とうめい人間目ぐすり

身体が透き通って目に見えなくなる透明人間は色々なSF作品で取り上げられる題材ですが、人間の身体を透明にする事なんて本当に出来るのでしょうか?

今回はそんな透明人間になることが出来るひみつ道具『とうめい人間目ぐすり』を紹介します。

とう明人間めぐすりとは?

人間の身体には元々透明な部分があります。

それは眼球のガラス体と水晶体とよばれる、見た物を目に映し出す部分です。

『とうめい人間目ぐすり』は目にさすと、水晶体と同じように全身の細胞の色素が分解され、細胞間が液体で満たされて光の屈折率が1になることにより全身を透明にします。

ドラミちゃんの解説
ドラミちゃんの解説

ドラえもん8巻「とう明人間目ぐすり」P77:小学館てんとう虫コミックス藤子F不二雄

身体しか透明にならないので、当然服などの身に着けているものは消えず、完全に気付かれなくなるためには裸にならなければいけません。

コミックでの使われ方

のび太が借りる予定だった本をジャイアンが勝手に借りてしまい、のび太は自分の力でジャイアンの家に乗り込んで、本を取り返す決意をします。

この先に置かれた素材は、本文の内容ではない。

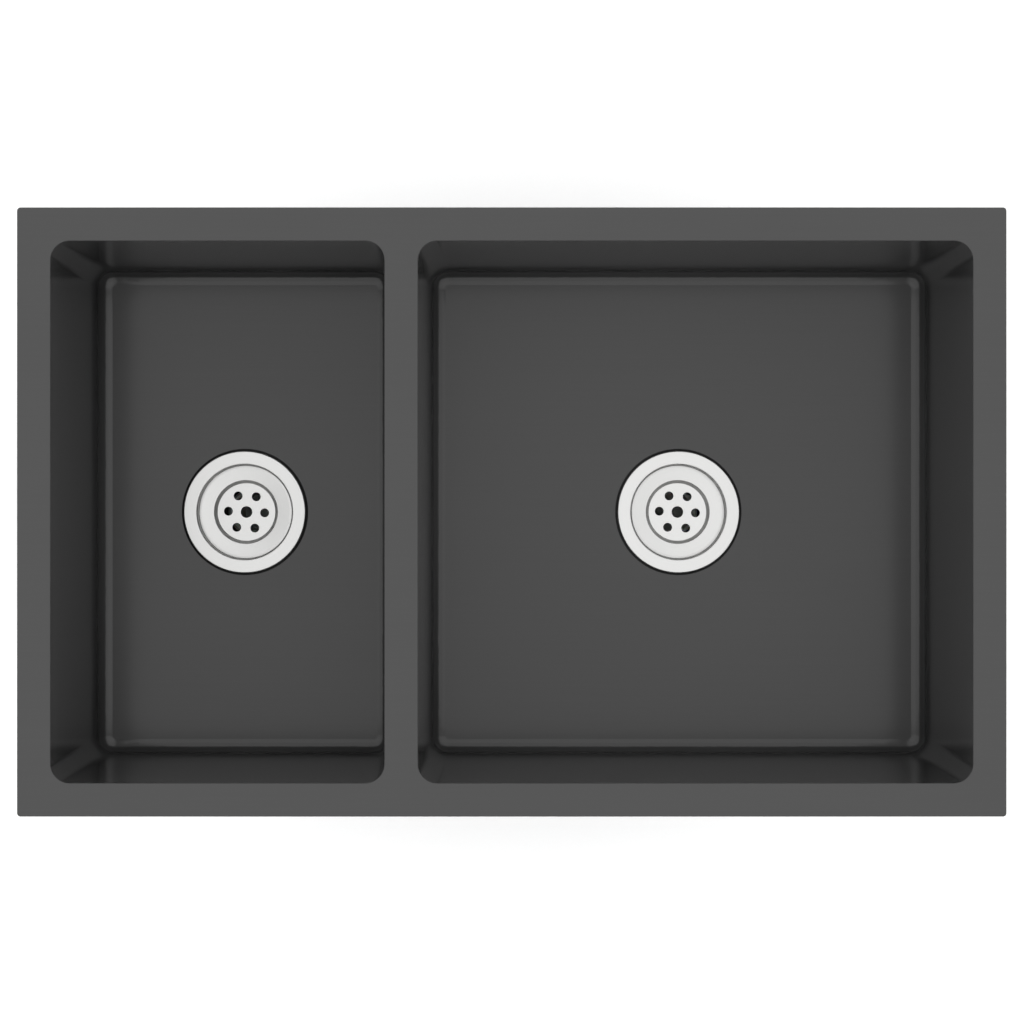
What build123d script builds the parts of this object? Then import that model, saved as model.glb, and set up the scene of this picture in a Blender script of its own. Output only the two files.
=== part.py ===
"""A top-mount double bowl kitchen sink, as an assembly of its separate pieces.

Millimetres, +Z up, +X to the right as the user stands at the sink, +Y to the back.
The origin is at the middle of the plan, on the worktop's surface: the sink hangs below
it in the cut-out, and only the seal and the deck stand above it.
"""

from build123d import *
from math import cos, hypot, radians, sin
import os

os.makedirs("parts", exist_ok=True)

# ---------------------------------------------------------------- driving dimensions

# Deck panel: a flat plate with one cut-out for each bowl
deck_length = 812.0
deck_width = 500.0
deck_thickness = 3.0
deck_corner_radius = 3.0
deck_edge_radius = 1.0
cutout_edge_radius = 0.6
rim_width = 27.5
divider_width = 27.5

# Bowls: thin sheet, welded to the underside of the deck by a narrow lip
small_bowl_length = 274.0
bowl_depth = 200.0
bowl_sheet = 1.0
bowl_corner_radius = 16.0
wall_lean = 6.0
floor_corner_radius = 14.0
floor_bend_radius = 11.5
lip_width = 4.0
lip_bend_radius = 1.5

# Foam seal between the rim and the worktop
seal_thickness = 1.5
seal_width = 10.0
seal_inset = 1.0

# Sound-deadening pads bonded to the outside of the bowls
pad_thickness = 3.0
pad_corner_radius = 8.0
pad_edge_chamfer = 0.8
pad_side_margin = 32.0
pad_top_drop = 58.0
pad_bottom_margin = 28.0
pad_floor_margin = 12.0
pad_drain_gap = 14.0

# Drain: flanged body through a hole in the floor, clamped from below
drain_hole_radius = 45.0
neck_gap = 0.8
neck_wall = 1.7
flange_width = 10.8
flange_thickness = 2.0
flange_edge_radius = 0.9
shoulder_radius = 2.0
flange_gasket_overhang = 2.1
flange_gasket_thickness = 1.5
gasket_bore_gap = 0.3
ledge_width = 2.5
chamber_depth = 15.0
threaded_length = 27.0
funnel_depth = 20.0
chamber_corner_radius = 4.0
nipple_radius = 23.9
nipple_wall = 3.5
nipple_length = 18.0

# Pieces that clamp the drain under the floor
under_gasket_radius = 55.0
under_gasket_thickness = 3.0
friction_ring_radius = 54.0
friction_ring_thickness = 1.5
lock_nut_radius = 51.0
lock_nut_height = 9.0
lock_nut_lug_count = 4
lock_nut_lug_width = 12.0
lock_nut_lug_length = 6.0
thread_gap = 0.05

# Strainer dish that lifts out of the drain body
strainer_sheet = 1.0
strainer_drop = 9.0
strainer_side_gap = 0.4
strainer_rim_width = 2.0
strainer_slope_depth = 2.0
strainer_step_radius = 28.9
strainer_step_width = 2.6
strainer_step_depth = 4.7
strainer_bend_radius = 0.6
strainer_hole_count = 6
strainer_hole_radius = 4.05
strainer_hole_circle_radius = 16.5
strainer_hole_turn = -2.6
strainer_centre_hole_radius = 5.15
seat_gap = 0.1

# Tailpiece and the coupling nut that holds it to the drain body
tail_radius = 20.0
tail_wall = 2.0
tail_length = 100.0
tail_root_length = 14.0
tail_root_thickening = 0.5
tail_collar_radius = 23.5
tail_collar_thickness = 2.5
tail_washer_thickness = 2.0
coupling_nut_radius = 28.0
coupling_nut_engagement = 9.0
coupling_nut_lip = 3.0
coupling_nut_edge_radius = 1.0
coupling_nut_rib_count = 8
coupling_nut_rib_width = 5.0
coupling_nut_rib_height = 2.5
tail_gap = 0.15

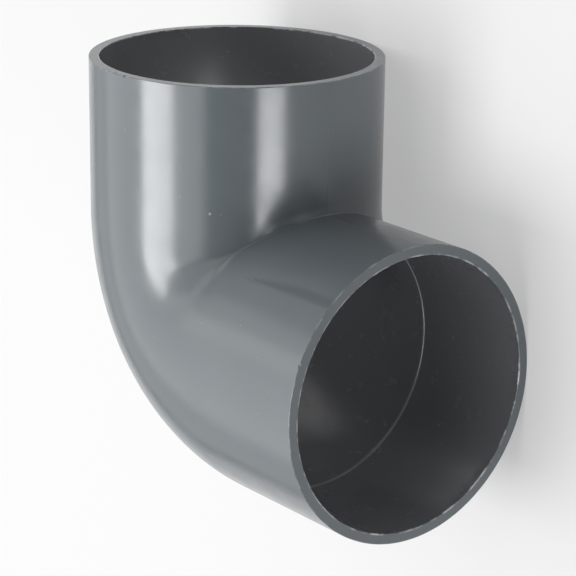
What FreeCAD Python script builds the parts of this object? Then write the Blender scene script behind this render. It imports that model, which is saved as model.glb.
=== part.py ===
import FreeCAD, Part
import enum
import math
import os
import sys

import Sketcher

# Moulded elbow for 110 mm solvent-weld PVC-U pipe, a quarter turn with a plain socket at each end.
# It is one injection moulding. The outer walls of the two legs run straight into each other at the
# throat, where they meet in a sharp mitred crease, and the heel is a smooth swept bend of the same tube.
# Inside, each pipe enters through a slightly flared mouth and slides down a parallel socket until it
# meets a narrow stop ledge. From there the waterway runs round the bend at one bore.
#
# The elbow lies on its side. One leg points along +Y and the other along +X. Their level axes cross at
# the corner, from which every reach is measured. The bend axis stands upright on the diagonal between the
# legs, nearer to the corner than the outer wall is, which is what leaves the crease at the throat.
# The finished body is shifted so that the centre of its footprint is the origin, with the floor at Z = 0.

NODE = "elbow"

# Driving dimensions in millimetres: alias, value, meaning.
DIMENSIONS = (
    ("pipe_radius", "55", "outer radius of the pipe that the sockets take"),
    ("cement_gap", "0.05", "room all round the pipe in the parallel stretch of a socket"),
    ("mouth_flare", "0.2", "how much wider than the parallel stretch a socket is at its mouth"),
    ("ledge_width", "1.05", "width of the stop ledge, from the socket wall to the waterway"),
    ("body_wall", "5.33", "wall of the bend, between the waterway and the outside"),
    ("mouth_wall", "4.3", "wall of a socket at its mouth"),
    ("axis_inset", "5.1", "how far the bend axis lies inside the waterway wall of the throat"),
    ("neck_length", "6.8", "straight waterway between the bend and a stop ledge"),
    ("socket_depth", "57.1", "depth of a socket from its mouth to its stop ledge"),
    ("flare_depth", "15", "how far in from the mouth the flare runs"),
    ("lead_in", "0.4", "edge break at the inside of a mouth"),
    ("rim_break", "0.35", "edge break at the outside of a mouth"),
)

# Sizes that follow from the driving ones, as formulas in the sheet's aliases.
SHEET = "Dimensions"
SOCKET_BORE = "Dimensions.pipe_radius + Dimensions.cement_gap"
MOUTH_BORE = SOCKET_BORE + " + Dimensions.mouth_flare"
WATERWAY = SOCKET_BORE + " - Dimensions.ledge_width"
BODY_OUTSIDE = WATERWAY + " + Dimensions.body_wall"
MOUTH_OUTSIDE = MOUTH_BORE + " + Dimensions.mouth_wall"
BEND_RADIUS = WATERWAY + " - Dimensions.axis_inset"
STOP_REACH = BEND_RADIUS + " + Dimensions.neck_length"
MOUTH_REACH = STOP_REACH + " + Dimensions.socket_depth"
FLARE_REACH = MOUTH_REACH + " - Dimensions.flare_depth"
LEAD_IN_REACH = MOUTH_REACH + " - Dimensions.lead_in"
LEAD_IN_BORE = MOUTH_BORE + " + Dimensions.lead_in"
RIM_BREAK_REACH = MOUTH_REACH + " - Dimensions.rim_break"
RIM_FACE_OUTSIDE = MOUTH_OUTSIDE + " - Dimensions.rim_break"
AXIS_LINE = "0"

QUARTER_TURN = 90.0
FULL_TURN = 360.0


class Point(enum.IntEnum):
    """Which point of a sketch line or arc a constraint holds."""

    START = 1
    END = 2
    CENTRE = 3


class Axis(enum.IntEnum):
    """A sketch's own axes, as constraints number them. The first also stands for its origin."""

    LEVEL = -1
    UPRIGHT = -2


def make_sheet(doc):
    """Write the driving dimensions into a spreadsheet, one row each."""
    sheet = doc.addObject("Spreadsheet::Sheet", SHEET)
    for row, (alias, value, meaning) in enumerate(DIMENSIONS, start=1):
        sheet.set(f"A{row}", alias)
        sheet.set(f"B{row}", value)
        sheet.set(f"C{row}", meaning)
        sheet.setAlias(f"B{row}", alias)
    doc.recompute()
    return sheet


def size(sheet, formula):
    """The present value of a formula, as a plain number of millimetres."""
    return float(sheet.evalExpression(formula))


def origin_plane(body, role):
    """One of the body's own three origin planes."""
    return next(item for item in body.Origin.OriginFeatures if item.Role == role)


def new_sketch(body, name, role):
    """An empty sketch on one of the body's origin planes."""
    sketch = body.newObject("Sketcher::SketchObject", name)
    sketch.AttachmentSupport = [(origin_plane(body, role), "")]
    sketch.MapMode = "FlatFace"
    return sketch


def join(sketch, line, following):
    """Hold the end of one line or arc on the start of the one that follows it."""
    sketch.addConstraint(Sketcher.Constraint("Coincident", line, Point.END, following, Point.START))


def bind(sketch, kind, geometry, point, formula):
    """Hold one coordinate of a sketch point at a formula's value."""
    value = size(sketch.Document.getObject(SHEET), formula)
    index = sketch.addConstraint(
        Sketcher.Constraint(kind, Axis.LEVEL, Point.START, geometry, point, value))
    sketch.setExpression(f"Constraints[{index}]", formula)


def draw_turned_profile(sketch, corners, along):
    """Close an outline through corners given as (radius, reach) and fix each corner.

    The reach runs along the sketch's own "X" or "Y", which is the leg's axis.
    """
    sheet = sketch.Document.getObject(SHEET)
    places = [pair if along == "Y" else pair[::-1] for pair in corners]
    points = [FreeCAD.Vector(size(sheet, x), size(sheet, y), 0) for x, y in places]
    for here, there in zip(points, points[1:] + points[:1]):
        sketch.addGeometry(Part.LineSegment(here, there), False)
    count = len(points)
    for line in range(count):
        join(sketch, line, (line + 1) % count)
    for line, (x, y) in enumerate(places):
        bind(sketch, "DistanceX", line, Point.START, x)
        bind(sketch, "DistanceY", line, Point.START, y)


def turn(body, kind, name, sketch, axis, angle):
    """Add or cut a solid of revolution about one of the sketch's axes."""
    feature = body.newObject(f"PartDesign::{kind}", name)
    feature.Profile = sketch
    feature.ReferenceAxis = (sketch, [axis])
    feature.Angle = angle
    sketch.Visibility = False
    return feature


def leg_outside(body, along):
    """The solid leg: a tube's outer form that widens slightly from the bend to its mouth."""
    sketch = new_sketch(body, f"Leg{along}Profile", "XY_Plane")
    corners = (
        (AXIS_LINE, BEND_RADIUS),
        (BODY_OUTSIDE, BEND_RADIUS),
        (MOUTH_OUTSIDE, RIM_BREAK_REACH),
        (RIM_FACE_OUTSIDE, MOUTH_REACH),
        (AXIS_LINE, MOUTH_REACH),
    )
    draw_turned_profile(sketch, corners, along)
    return turn(body, "Revolution", f"Leg{along}", sketch, leg_axis(along), FULL_TURN)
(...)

ちなみに、この時にジャイアンの伝説の名言『誰が返さないといった?えいきゅうにかりておくだけだ!』が登場します。

ジャイアンの名言
名言登場

ドラえもん8巻「とう明人間目ぐすり」P79:小学館てんとう虫コミックス藤子F不二雄

とはいっても直接乗り込むのは危険なので、ドラミちゃんからとう明人間目ぐすりを借り、姿を消した状態で決行します。

しかしこの目ぐすりでは服まで消えてはくれないので、気付かれずに潜入するためには服を全部脱がなねばならず、実際は見えないと分かってはいても裸で外を歩くのはなかなか気恥しく感じてしまうのび太。

女の子の前ではつい前を隠したりなどして、遂にジャイアンの家に乗り込みます。

透明なのでイタズラし放題

ジャイアンの家に乗り込んだのび太はジャイアンにあれこれイタズラをします。

わけも分からずひどい目に遭って戸惑うジャイアンに、いつもの仕返しをと言わんばかりに更にイタズラを決行し、酷い目に合わせて帰っていきます。

ジャイアンをこらしめる透明人間
ジャイアンの驚く顔が面白い

ドラえもん8巻「とう明人間目ぐすり」P81:小学館てんとう虫コミックス藤子F不二雄

ドラミちゃんが登場している

この話はスピンオフ作品だったドラミちゃんをドラえもんと差し替え、ドラえもんのエピソードとしている話です。

そのため話の雰囲気もいつもと微妙に違った感じがしています。

まずのび太が自ら本を取り返そうとしてますし、なぜ透明人間になるのかという原理もきちんと解説されています(その原理は冒頭の解説で書いた通り)。

こういった点は普段のドラえもん本編ではあまり見られない特徴です。

また、何も知らずに目薬を使ったパパが透明になったのをママが見て驚くというオチですが、強引にパパを登場させて、オチを担当させてしまうという点はドラえもん本編でもよく使われているパターンですね。

似たような道具として

とう明人間目ぐすりに似た道具としてまず挙げられるのは、コミックス1巻の「ご先祖様がんばれ」に
登場する『とうめいマント』があります。

関連ひみつ道具

とうめい人間目ぐすりとは違い、身体に羽織るだけで透明になり、服も一緒に透明になってくれますから、一種の光学迷彩(ステルス)が働いているものだと推察されます。

このお手軽さから使われる頻度も高い道具です。

あとコミックス36巻で登場する『とうめいペンキ』は、塗るだけで色を透明にする道具です。

関連ひみつ道具

こちらも服を脱がずに済み、ペンキを落としたい時は布などで拭けば簡単に落ちるのというお手軽な仕様です。

番外編:透明になれたドラえもん

あまり知られていない設定として、ドラえもん自身も透明になる機能を持っていました。

ドラえもんの尻尾を引っ張る事で姿を消すことができ、透明人間として活動できます。

コミックス収録分では3巻の「ああ、好き、好き、好き!」で登場した設定です。

尻尾を引っ張ると透明になるドラえもん
珍しい初期設定

ドラえもん3巻「ああ、好き、好き、好き!」P115:小学館てんとう虫コミックス藤子F不二雄

しかしこの設定は連載初期の数回で消えてしまい、その後ドラえもんの尻尾は電源スイッチの設定に変更されたので、現在では幻の設定となっています。

藤子F不二雄先生によると「便利過ぎた」という事でなくしたそうです。